So to solve, is it 2x^4 or 4x^4

- Nnesha

\[ \huge\rm (2x^2+5)^2+\color{blue}{2x^2 +5}+2\]

- Nnesha

\[ \huge\rm \color{reD}{x^2}+\color{blue}{x}+2\]
\[ \huge\rm \color{ReD}{(2x^2+5)^2}+\color{blue}{2x^2 +5}+2\]
x is 2x^2 + 5

- anonymous

Yes, so now we have to square x.

- Nnesha

yes( 2x^2 +5)^2 is same as (2x^2 +5) (2x^2 +5) so foil it

- anonymous

\[4x^4+20x^2+25\]

- anonymous

right?

- Nnesha

yes that's right

- anonymous

So now we combine like terms?

- Nnesha

yesp

- anonymous

\[4x^4+20x^2+25+2x^2+5+2\]

- anonymous

turns into

- anonymous

\[4x^4+22x^2+32\]

- anonymous

Right?

- Nnesha

yep

- anonymous

So now I need to factor?

- Nnesha

nope that's ur answer

- anonymous

Oh, is it?
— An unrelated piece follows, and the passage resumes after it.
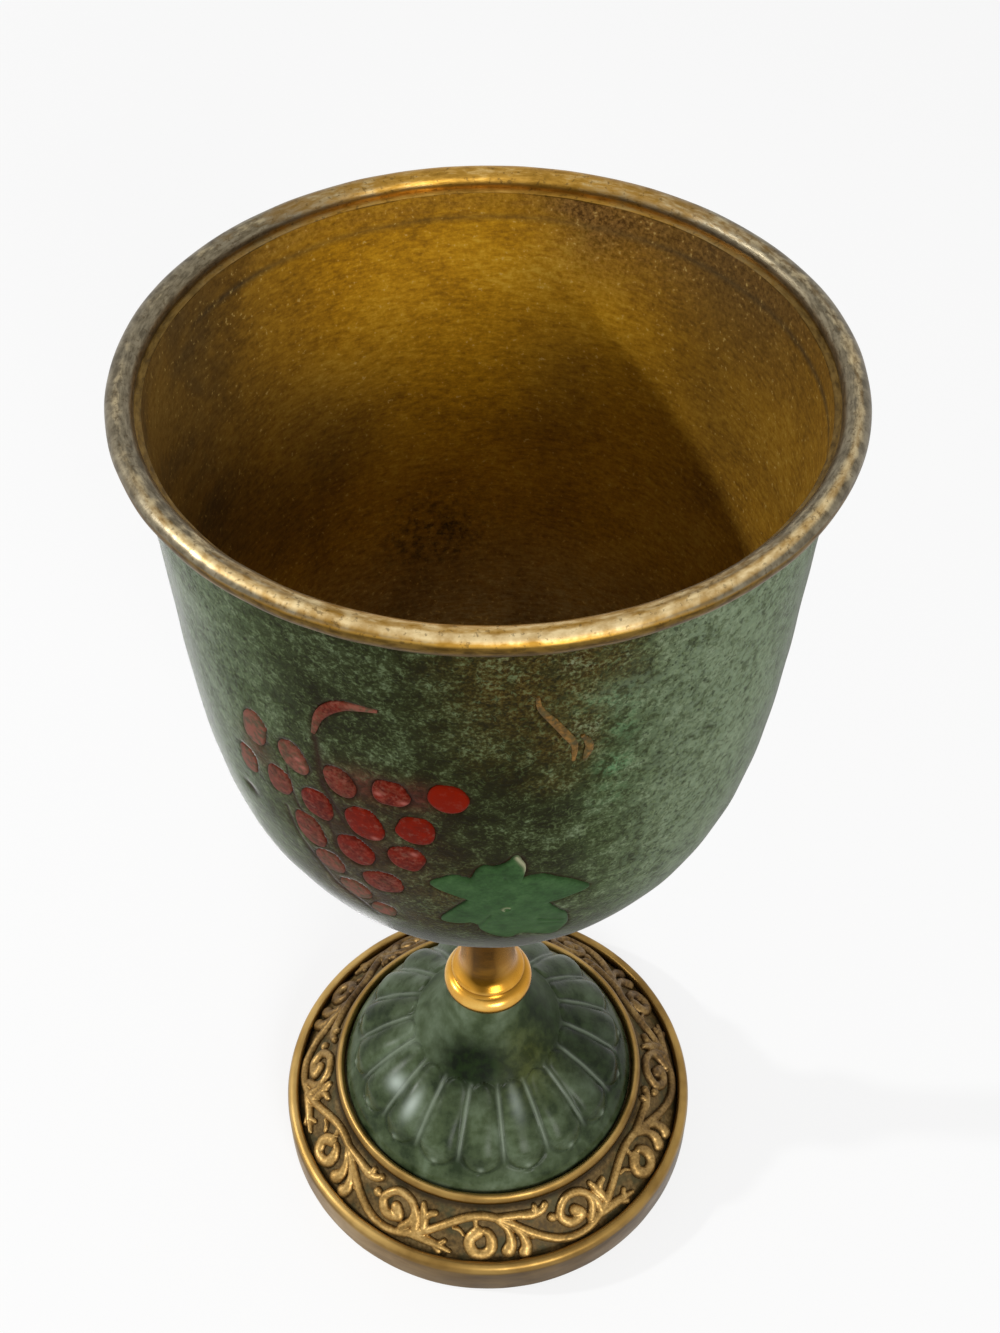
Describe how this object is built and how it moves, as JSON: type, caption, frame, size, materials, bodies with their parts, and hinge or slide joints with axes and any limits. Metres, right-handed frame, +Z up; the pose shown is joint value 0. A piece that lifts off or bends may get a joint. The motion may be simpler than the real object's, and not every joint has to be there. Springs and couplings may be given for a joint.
{
  "type": "goblet",
  "caption": "Brass goblet with a green patinated bowl set with red enamel grapes and a green leaf, a bare brass inside, a short turned stem and a petalled bell foot with a vine scroll border",
  "frame": {"origin": "middle of the foot's resting ring, on the table", "axes": "+Z up along the goblet's axis, the grapes and leaf face -Y, +X to the right seen from the front"},
  "size_m": [0.076, 0.076, 0.1488],
  "materials": {
    "green_patina": "mottled dark green patina over brass, satin, with rubbed highlights",
    "inner_brass": "bare golden brown brass with round brushed grain and dark specks",
    "worn_brass": "rubbed tan gold brass with darker stains",
    "polished_brass": "polished bright brass",
    "sunk_ground": "dark brown grey sunk ground with green tints",
    "red_enamel": "glossy translucent red enamel",
    "green_enamel": "satin green enamel",
    "steel": "plain steel hardware out of sight"
  },
  "bodies": {
    "root": {"bowl_shell": "green_patina", "bowl_liner": "inner_brass", "rim_ring": "worn_brass", "grape_01": "red_enamel", "grape_02": "red_enamel", "grape_03": "red_enamel", "grape_04": "red_enamel", "grape_05": "red_enamel", "grape_06": "red_enamel", "grape_07": "red_enamel", "grape_08": "red_enamel", "grape_09": "red_enamel", "grape_10": "red_enamel", "grape_11": "red_enamel", "grape_12": "red_enamel", "grape_13": "red_enamel", "grape_14": "red_enamel", "grape_15": "red_enamel", "grape_16": "red_enamel", "grape_17": "red_enamel", "grape_stalk": "red_enamel", "vine_leaf": "green_enamel", "tendril_long": "worn_brass", "tendril_short": "worn_brass", "bowl_boss": "polished_brass", "stem_collar": "polished_brass", "stem_knop": "polished_brass", "tie_stud": "steel", "foot_washer": "steel", "foot_nut": "steel", "foot_dome": "green_patina", "dome_bead": "worn_brass", "border_plate": "sunk_ground", "vine_scroll": "worn_brass", "foot_rim": "worn_brass"}
  },
  "joints": []
}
Good, my problem was I tried factoring that and had no idea how to do it.

- anonymous

Thanks! :D

- Nnesha

my pleasure
and yes that's it
they wants us to find f(g(x)) not factoring

- anonymous

I fanned, so if I need anything, I'll make sure to tag you.

- Nnesha

thanks i'll try my best :=)

- anonymous

@Nnesha I have one more problem that seems pretty easy.

- anonymous

I think I may know how to solve it but graphing and radicals are my weakpoint.

- anonymous

Describe how to transform \[(\sqrt[6]{x ^{5}})^{7}\] into an expression with a rational exponent

- Nnesha

alright remember this exponent rule \[\huge\rm \sqrt[m]{x^n} = x^\frac{ n }{ m }\] you can convert root to exponent form

- anonymous

Yes I know this, it would be \[(x^\frac{ 5 }{ 6 })^7\]

- anonymous

then you multiply 7 and 5?

- Nnesha

yep! right you already know

- Nnesha

\[\huge\rm (x^m)^n = x^{ m \times n}\]

- anonymous

\[x^\frac{ 35 }{ 6 }\]

- anonymous

thats a 35/6 btw

- Nnesha

yep

- anonymous

And that is my answer?

- Nnesha

yep right

- anonymous

K, thanks. Just wanted to check my answer.

- Nnesha

your answer is correct you're a mathematician :=)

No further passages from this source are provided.